- **ROWS**:
================================

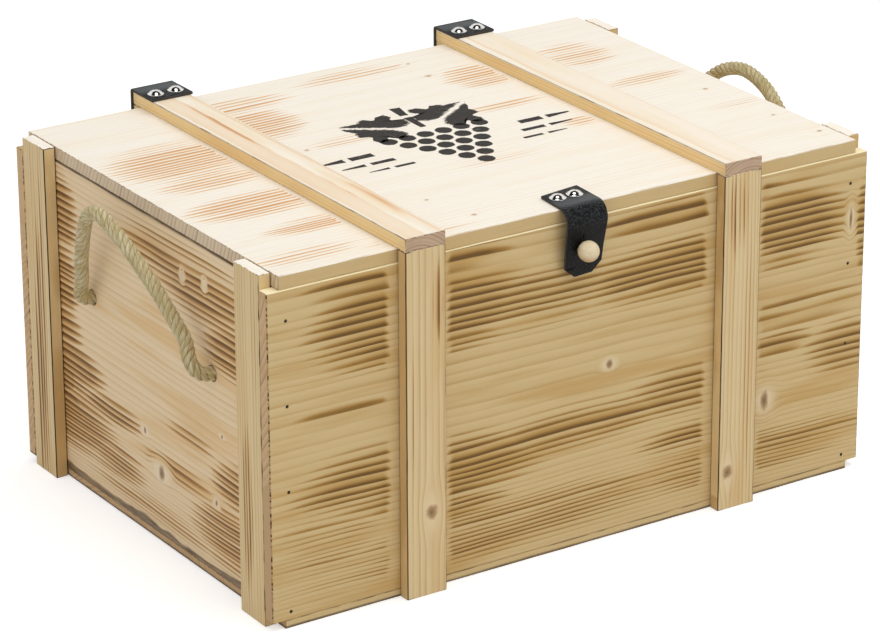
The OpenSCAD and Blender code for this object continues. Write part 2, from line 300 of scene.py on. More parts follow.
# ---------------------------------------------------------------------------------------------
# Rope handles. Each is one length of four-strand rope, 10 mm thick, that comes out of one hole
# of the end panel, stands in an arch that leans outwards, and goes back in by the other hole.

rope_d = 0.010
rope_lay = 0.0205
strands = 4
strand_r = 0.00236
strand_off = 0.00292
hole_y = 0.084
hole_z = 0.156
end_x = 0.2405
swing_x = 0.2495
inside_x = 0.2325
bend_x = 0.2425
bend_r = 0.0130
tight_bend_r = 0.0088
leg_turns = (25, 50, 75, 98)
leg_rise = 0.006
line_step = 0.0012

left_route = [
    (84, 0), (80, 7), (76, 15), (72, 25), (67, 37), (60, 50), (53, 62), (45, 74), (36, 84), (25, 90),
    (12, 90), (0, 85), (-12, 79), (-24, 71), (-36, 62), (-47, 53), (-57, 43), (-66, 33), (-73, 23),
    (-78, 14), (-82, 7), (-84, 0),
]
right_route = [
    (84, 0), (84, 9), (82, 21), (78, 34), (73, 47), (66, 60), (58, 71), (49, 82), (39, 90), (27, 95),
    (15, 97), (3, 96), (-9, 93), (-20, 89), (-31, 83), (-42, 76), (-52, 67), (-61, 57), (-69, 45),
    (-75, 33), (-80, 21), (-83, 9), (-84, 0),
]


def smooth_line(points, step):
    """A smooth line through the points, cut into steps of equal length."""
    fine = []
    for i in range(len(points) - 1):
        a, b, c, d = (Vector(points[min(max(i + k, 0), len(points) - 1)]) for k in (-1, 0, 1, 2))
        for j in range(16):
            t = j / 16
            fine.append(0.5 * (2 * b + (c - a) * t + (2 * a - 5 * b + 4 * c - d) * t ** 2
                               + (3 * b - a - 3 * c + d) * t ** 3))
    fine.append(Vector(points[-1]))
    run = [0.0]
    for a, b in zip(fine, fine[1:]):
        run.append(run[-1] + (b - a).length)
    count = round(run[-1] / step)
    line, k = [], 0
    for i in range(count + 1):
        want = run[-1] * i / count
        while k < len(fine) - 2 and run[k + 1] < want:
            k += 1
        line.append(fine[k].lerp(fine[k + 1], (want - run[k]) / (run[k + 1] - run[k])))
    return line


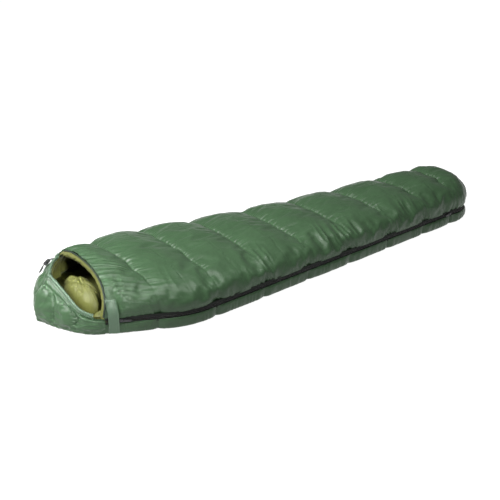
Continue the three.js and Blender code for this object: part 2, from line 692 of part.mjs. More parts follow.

================================

Set the lines down exactly, from the first line of the records to the line where "# of the end" appears, with both ends kept.

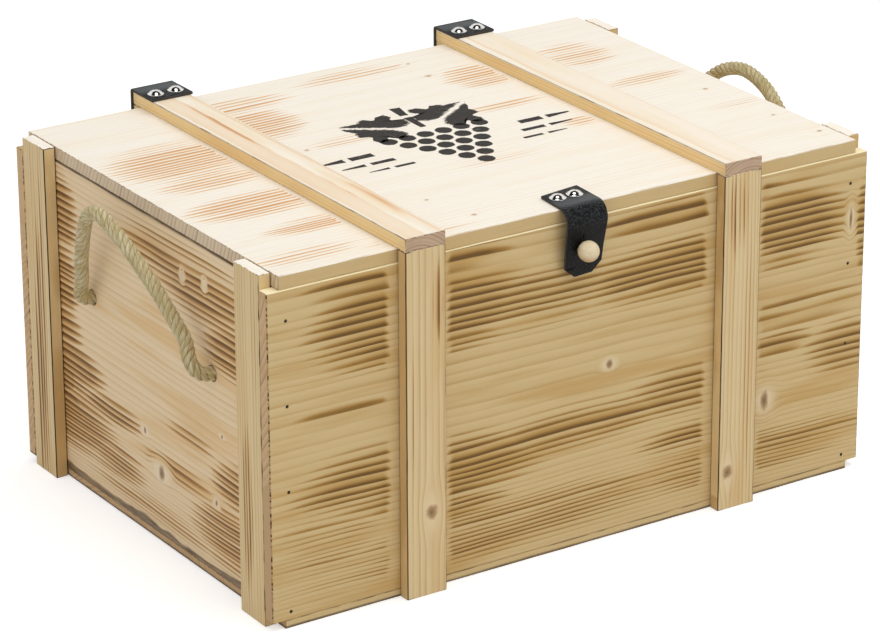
The OpenSCAD and Blender code for this object continues. Write part 2, from line 300 of scene.py on. More parts follow.
# ---------------------------------------------------------------------------------------------
# Rope handles. Each is one length of four-strand rope, 10 mm thick, that comes out of one hole
# of the end panel, stands in an arch that leans outwards, and goes back in by the other hole.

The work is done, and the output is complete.